South Korea comes on strong with its determination to build wealth around cultural exports. Its embassies worldwide place cultural diplomacy above all else in their external engagements. Its conglomerates have also started early on the “Internet of Things” to stay ahead in the global consumer electronics market.
Likewise, Taiwan is working on its niche competitiveness, focusing on its outstanding skills in machinery and mechanization. It never loses sight of any opportunity to own or create a global brand, as seen in the takeover of Sharp Corp.
China stands unique as a multitracker targeting rail networks and other infrastructure investments, the One Belt One Road initiative, e-commerce and financial technology, overseas takeovers, outward tourism and long-tail businesses that can ride the threat of a deflationary economy.
China’s foreign policy has propelled many strategic changes among Asian nations—alongside the forces of technology and global consumerism.

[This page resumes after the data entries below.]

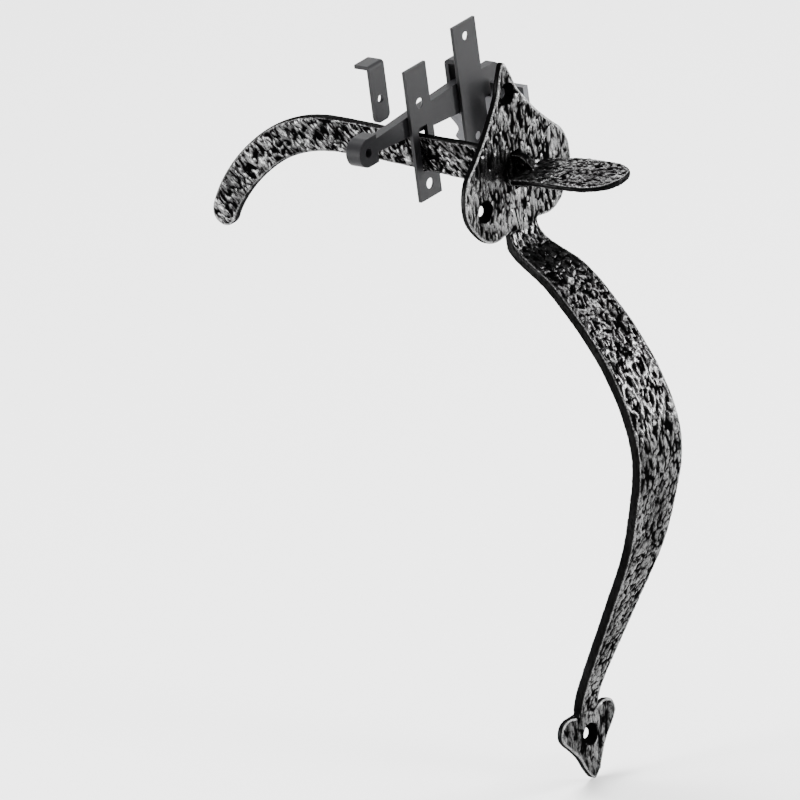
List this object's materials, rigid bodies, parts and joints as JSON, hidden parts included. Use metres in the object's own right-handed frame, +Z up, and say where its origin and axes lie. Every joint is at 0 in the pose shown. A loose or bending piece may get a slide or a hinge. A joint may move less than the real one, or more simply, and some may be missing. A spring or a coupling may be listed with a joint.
{
  "type": "thumb latch",
  "caption": "Black hammered-iron thumb latch: spade-plated bowed handle, long thumb lever, and an inside latch bar with guide plate, keeper, staple, snib and hooked catch.",
  "frame": {"origin": "on the back of the handle's plate, midway between the screw holes in its two side lobes", "axes": "-Y points out of the door's outside face towards the user, +Z up along the handle, +X to the right seen from outside, towards the catch"},
  "size_m": [0.0998, 0.222, 0.3205],
  "materials": {
    "hammered_iron": "hammered black iron with a waxed satin sheen",
    "black_steel": "smooth black satin",
    "brushed_steel": "dark steel, brushed lengthwise"
  },
  "bodies": {
    "fixed": {"handle": "hammered_iron", "lever_pin": "brushed_steel", "guide_plate": "black_steel", "keeper_plate": "black_steel", "staple": "black_steel", "catch": "brushed_steel"},
    "lever": {"thumb_lever": "hammered_iron"},
    "bar": {"latch_bar": "black_steel"},
    "snib": {"snib": "black_steel"}
  },
  "joints": [
    {"name": "lever_press", "type": "hinge", "parent": "fixed", "child": "lever", "pos_m": [0, 0.005, 0.0102], "axis": [1, 0, 0], "range_deg": [0, 3.83]},
    {"name": "bar_lift", "type": "hinge", "parent": "fixed", "child": "bar", "pos_m": [-0.036, 0.0491, 0.02442], "axis": [0, -1, 0], "range_deg": [0, 5]},
    {"name": "snib_turn", "type": "hinge", "parent": "fixed", "child": "snib", "pos_m": [-0.02371, 0.04515, 0.04386], "axis": [0, 1, 0], "range_deg": [-120, 128]}
  ],
  "couplings": [
    {"joint": "bar_lift", "follows": "lever_press", "ratio": 1.3028}
  ]
}
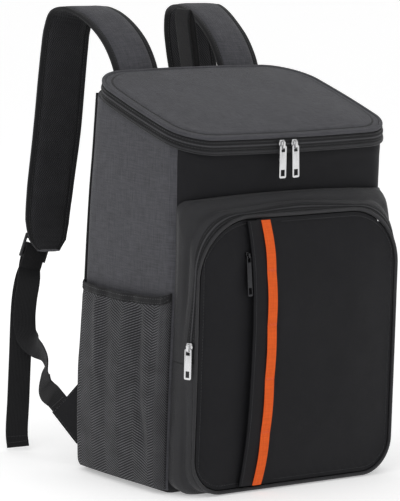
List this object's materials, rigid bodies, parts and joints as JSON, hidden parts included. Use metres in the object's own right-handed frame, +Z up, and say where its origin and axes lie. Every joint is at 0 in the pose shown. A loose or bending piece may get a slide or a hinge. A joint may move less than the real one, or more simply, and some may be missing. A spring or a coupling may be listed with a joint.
{
  "type": "cooler backpack",
  "caption": "Box-shaped insulated backpack with a sloping zipped lid, zipped front pocket, mesh side pockets, padded shoulder straps and a carrying loop.",
  "frame": {"origin": "middle of the underside of the base", "axes": "+X to the right seen from the front, +Y to the wearer's back, +Z up"},
  "size_m": [0.327, 0.3605, 0.4983],
  "materials": {
    "grey_cloth": "woven polyester, dark grey, matt",
    "black_cloth": "woven polyester, black, matt",
    "trim": "woven binding and piping, black",
    "zip": "zip tape with a coil chain, black",
    "mesh": "knitted mesh, dark grey",
    "accent": "woven webbing, orange",
    "webbing": "ribbed webbing, black",
    "buckle": "moulded plastic, black",
    "steel": "plated zip hardware, silver",
    "dark_metal": "plated zip hardware, dark"
  },
  "bodies": {
    "pack": {"front_panel": "black_cloth", "side_panel_left": "grey_cloth", "side_panel_right": "grey_cloth", "back_panel": "black_cloth", "base_panel": "black_cloth", "back_piping_left": "trim", "back_piping_right": "trim", "body_rim": "trim", "lid_panel": "grey_cloth", "lid_piping": "trim", "lid_zip": "zip", "lid_hinge": "zip", "lid_slider_left": "steel", "lid_slider_right": "steel", "pocket_gusset": "black_cloth", "pocket_gusset_lower": "black_cloth", "pocket_zip": "zip", "pocket_piping": "trim", "pocket_panel_left": "black_cloth", "pocket_panel_right": "black_cloth", "pocket_slider": "steel", "placket": "black_cloth", "accent_strap": "accent", "placket_slider": "dark_metal", "mesh_pocket_left": "mesh", "mesh_pocket_right": "mesh", "mesh_hem_left": "trim", "mesh_hem_right": "trim", "shoulder_strap_left": "grey_cloth", "shoulder_strap_right": "grey_cloth", "strap_loop_left": "webbing", "strap_loop_right": "webbing", "buckle_left": "buckle", "buckle_right": "buckle", "lower_webbing_left": "webbing", "lower_webbing_right": "webbing", "strap_tab_left": "black_cloth", "strap_tab_right": "black_cloth", "grab_handle": "webbing"},
    "lid_puller_left": {"lid_puller_left": "steel"},
    "lid_puller_right": {"lid_puller_right": "steel"},
    "pocket_puller": {"pocket_puller": "steel"},
    "placket_puller": {"placket_puller": "dark_metal"}
  },
  "joints": [
    {"name": "lid_left_puller_swing", "type": "hinge", "parent": "pack", "child": "lid_puller_left", "pos_m": [-0.02225, -0.11302, 0.36813], "axis": [-1, 0, 0], "range_deg": [0, 150]},
    {"name": "lid_right_puller_swing", "type": "hinge", "parent": "pack", "child": "lid_puller_right", "pos_m": [-0.00575, -0.11314, 0.3681], "axis": [-0.9992, 0, -0.04], "range_deg": [0, 150]},
    {"name": "pocket_puller_swing", "type": "hinge", "parent": "pack", "child": "pocket_puller", "pos_m": [-0.14206, -0.11435, 0.1602], "axis": [-0.4289, 0.9034, 0], "range_deg": [0, 150]},
    {"name": "placket_puller_swing", "type": "hinge", "parent": "pack", "child": "placket_puller", "pos_m": [-0.0736, -0.12512, 0.25523], "axis": [-1, 0, 0], "range_deg": [0, 150]}
  ]
}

When Chinese Premier Li Keqiang told Asia News Network editors in Beijing that China’s status is still that of a developing country and not a mighty economic superpower, he was quite right. But with its state-led strategy, nationalistic ideals, 5,000 years of history and huge business-minded population, China’s economic thrust is fueled by its prowess and evokes awe from onlookers.
Pana Janviroj is executive director of Asia News Network, an alliance of 21 leading media in 19 Asian countries.